Theo also noted that the first thing you do in a wine tasting is to check the color of the wine. Add the colorful label (taken from the paintings), and there you have the name: COLOR Wine.

A close look at the COLOR Wine labels reveals a local setting.

“I wanted it at the Wedge, the jetty,” said Theo. “There is a sidewalk on the label which is not at the wedge, but I wanted identifiers. The Red wine label is the nighttime scene, white wine label is the daytime scene. The same people are sitting at the bonfire. People are on bikes and drinking wine. For the Rose, Shelby and Sandy did the same setting but with pink animals.”

Another unique aspect of each COLOR Wine bottle—Theo hand dips the top of each bottle in wax.

“Historically wax is used to seal cork but this wine is actually a screw top. You pull a tab and it breaks the wax. We are the only winery that does this with screw tops. We think it looks like paint. Colorful paint.”

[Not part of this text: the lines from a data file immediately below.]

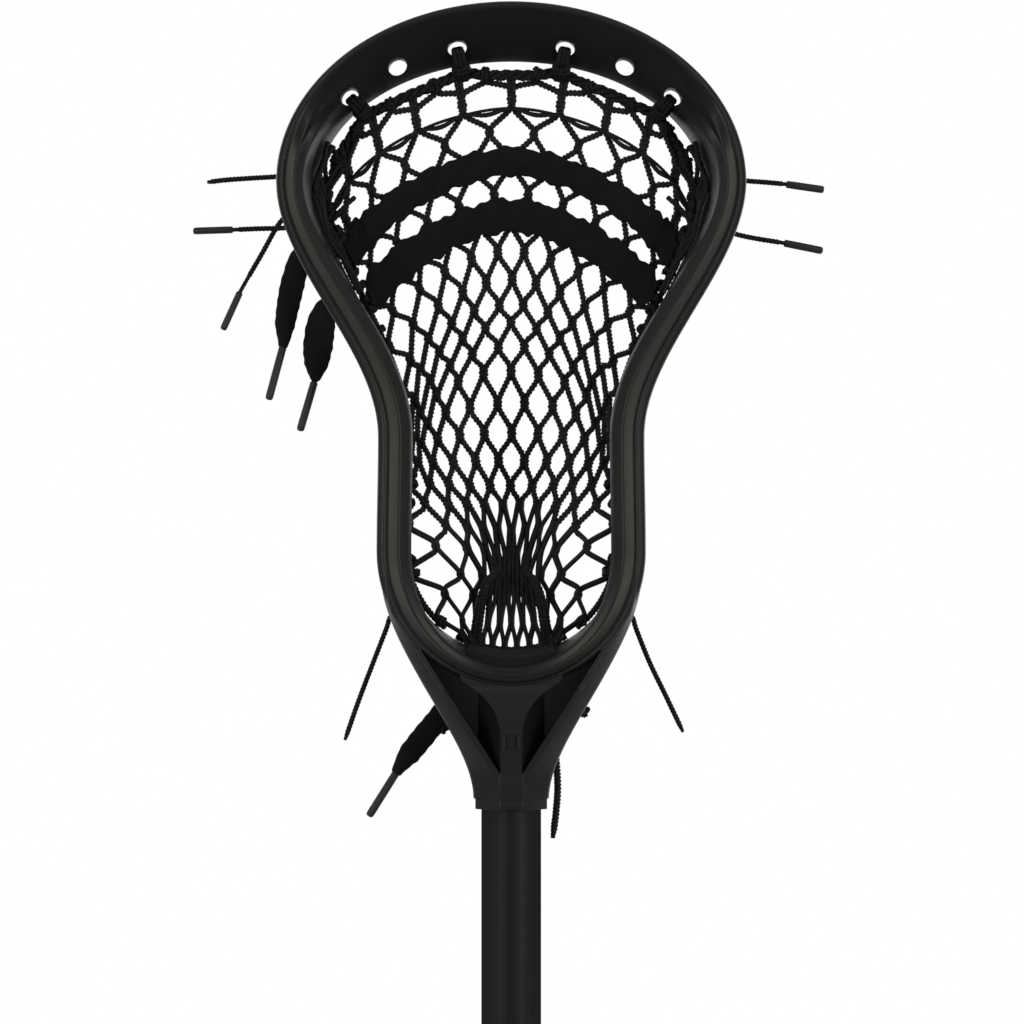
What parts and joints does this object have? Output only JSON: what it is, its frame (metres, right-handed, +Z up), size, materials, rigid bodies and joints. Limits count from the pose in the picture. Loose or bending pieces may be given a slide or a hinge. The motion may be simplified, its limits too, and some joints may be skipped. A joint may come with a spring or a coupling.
{
  "type": "lacrosse stick",
  "caption": "Lacrosse stick with a long octagonal shaft, an open scoop-shaped plastic head and a strung mesh pocket that catches, carries and throws the ball.",
  "frame": {"origin": "on the axis of the shaft, halfway along it, where the hands hold it", "axes": "+Z up the shaft to the scoop, +X to the right across the open face, -Y out of the open face"},
  "size_m": [0.2524, 0.0806, 1.036],
  "materials": {
    "head_plastic": "satin moulded nylon, near black with a green-grey cast",
    "pad_foam": "matt foam pad, near black",
    "shaft_alloy": "satin black anodised",
    "cap_rubber": "matt black",
    "screw_steel": "plain",
    "mesh_cord": "waxed black mesh, twisted strands",
    "string_cord": "braided black cord",
    "nylon_cord": "slick black doubled cord",
    "lace_cloth": "flat woven black lace",
    "aglet_plastic": "glossy black sleeve"
  },
  "bodies": {
    "stick": {"head_frame": "head_plastic", "ball_stop": "pad_foam", "shaft": "shaft_alloy", "head_screw": "screw_steel", "mesh_pocket": "mesh_cord", "top_string": "string_cord", "top_string_loops": "string_cord", "side_string_left": "string_cord", "side_string_right": "string_cord", "shooting_lace_upper": "lace_cloth", "shooting_lace_lower": "lace_cloth", "shooting_cord": "nylon_cord", "bottom_lace": "lace_cloth", "tail_left_upper": "string_cord", "tail_left_middle": "string_cord", "tail_left_slant": "string_cord", "tail_right_upper": "string_cord", "tail_right_middle": "string_cord", "tail_throat_left": "string_cord", "tail_throat_right": "string_cord", "tail_shaft": "string_cord", "lace_tail_upper": "lace_cloth", "lace_tail_lower": "lace_cloth", "lace_tail_bottom": "lace_cloth", "string_aglets": "aglet_plastic", "lace_aglets": "aglet_plastic"},
    "cap": {"end_cap": "cap_rubber"}
  },
  "joints": [
    {"name": "cap_pull", "type": "slide", "parent": "stick", "child": "cap", "axis": [0, 0, -1], "range_m": [0, 0.045]}
  ]
}
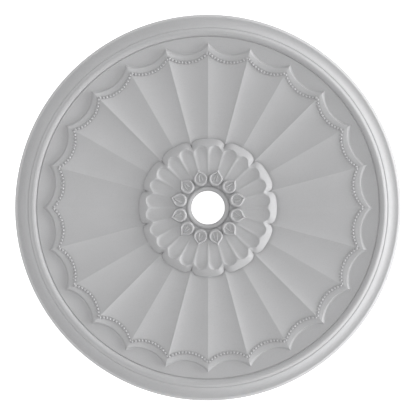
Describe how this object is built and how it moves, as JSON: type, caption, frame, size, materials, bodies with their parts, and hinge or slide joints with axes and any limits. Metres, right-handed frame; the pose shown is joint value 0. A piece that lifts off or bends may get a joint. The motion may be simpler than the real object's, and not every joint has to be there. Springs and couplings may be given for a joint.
{
  "type": "ceiling rose",
  "caption": "Round moulded ceiling rose with a stepped rim, a scalloped and fluted disc, a petalled flower and a plain centre hole for a light fitting.",
  "frame": {"origin": "centre of the flat back face, on the axis of the centre hole", "axes": "+Z out of the moulded face, square to the flat back, so the rose lies on its back and is turned over to go under a ceiling; +X and +Y run along two of the arrises between flutes, each over the middle of a petal"},
  "size_m": [1.0659, 1.066, 0.068],
  "materials": {
    "casting": "matt primer on a fine-cast surface"
  },
  "bodies": {
    "root": {"ceiling_rose": "casting"}
  },
  "joints": []
}
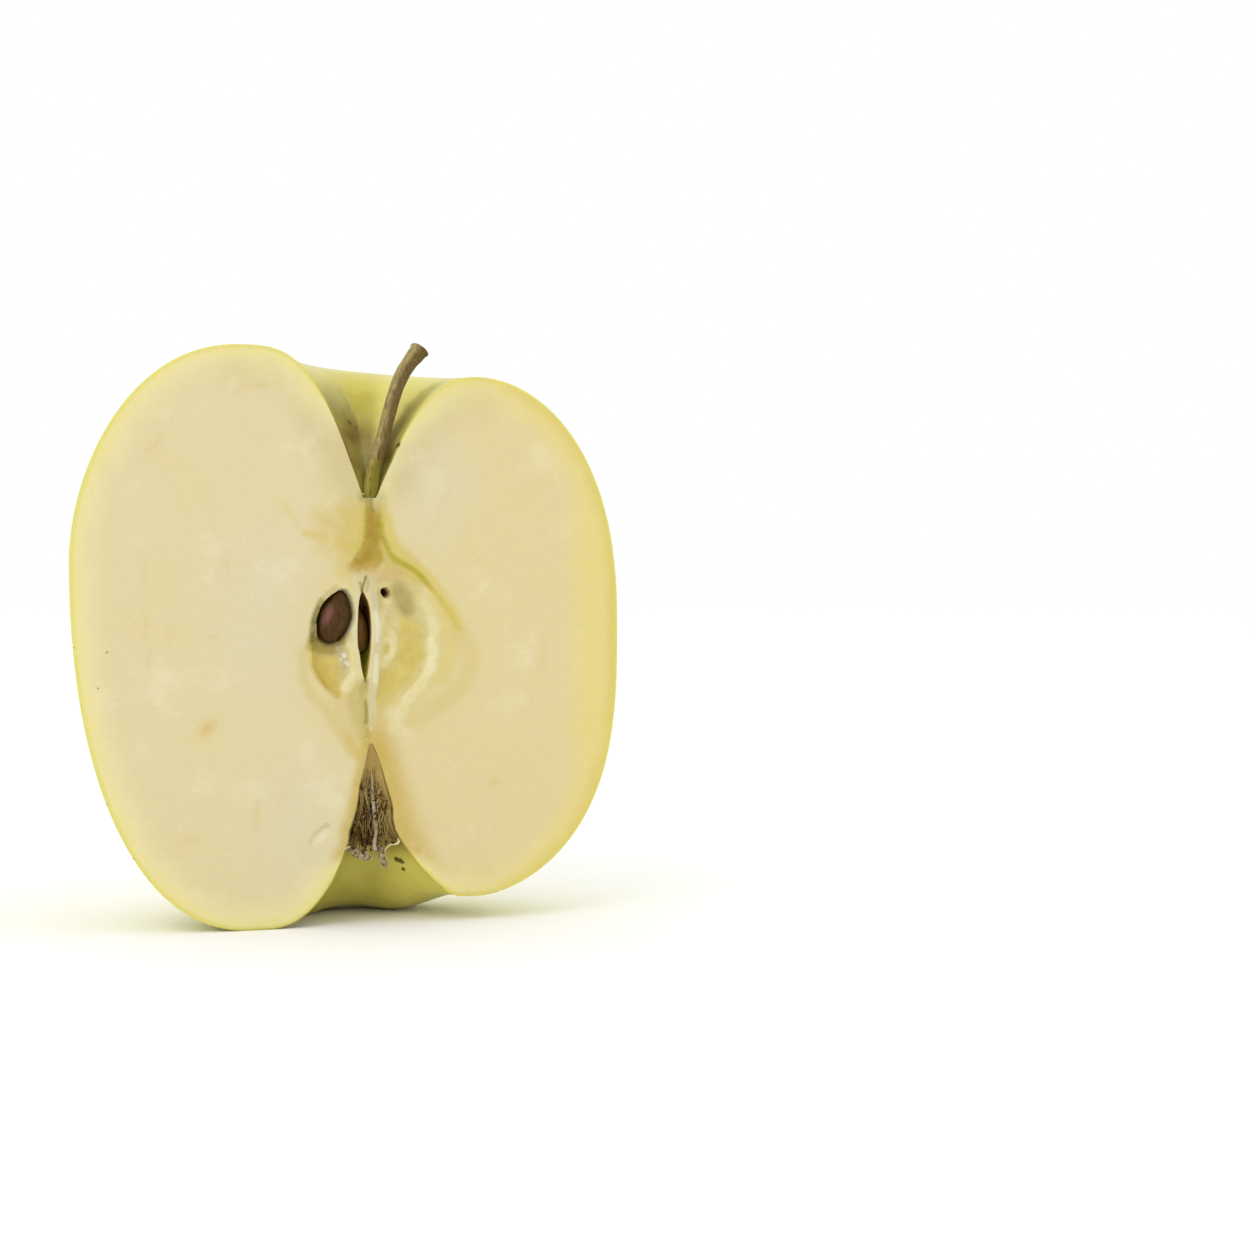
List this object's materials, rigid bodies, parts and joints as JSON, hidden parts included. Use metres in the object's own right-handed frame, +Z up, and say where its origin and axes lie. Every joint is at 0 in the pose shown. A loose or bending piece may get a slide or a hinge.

So how good is the COLOR wine?

“It’s sold at A Market, Pizza Nova, 3-Thirty-3, Bear Flag, and we’re making our way up the coast,” said Theo. “Before we launched Shelby and Sandy put it on their social media platforms. I dropped two cases of each wine off at A Market on a Friday morning, and by that afternoon they were sold out. I’ve had nothing but great reviews.”

Theo took a chance and entered his wine in the OC Fair wine competition this year. Out of 2,500 wines submitted, his COLOR chardonnay received a bronze medal in its class. To say Theo was pleased is an understatement.

“For us, we don’t worry about the specifics of lot number, grape varietal, fermentation process, barrel and toast type, or even the length of time it was aged,” said Theo. “We want to bring you top quality wine at an affordable price. A wine with great tasting notes, a wine that makes you happy, and a wine that is just plain delicious. A wine label that pays respect to where we learned our life lessons as kids and puts a new twist to the classic standard of wine.”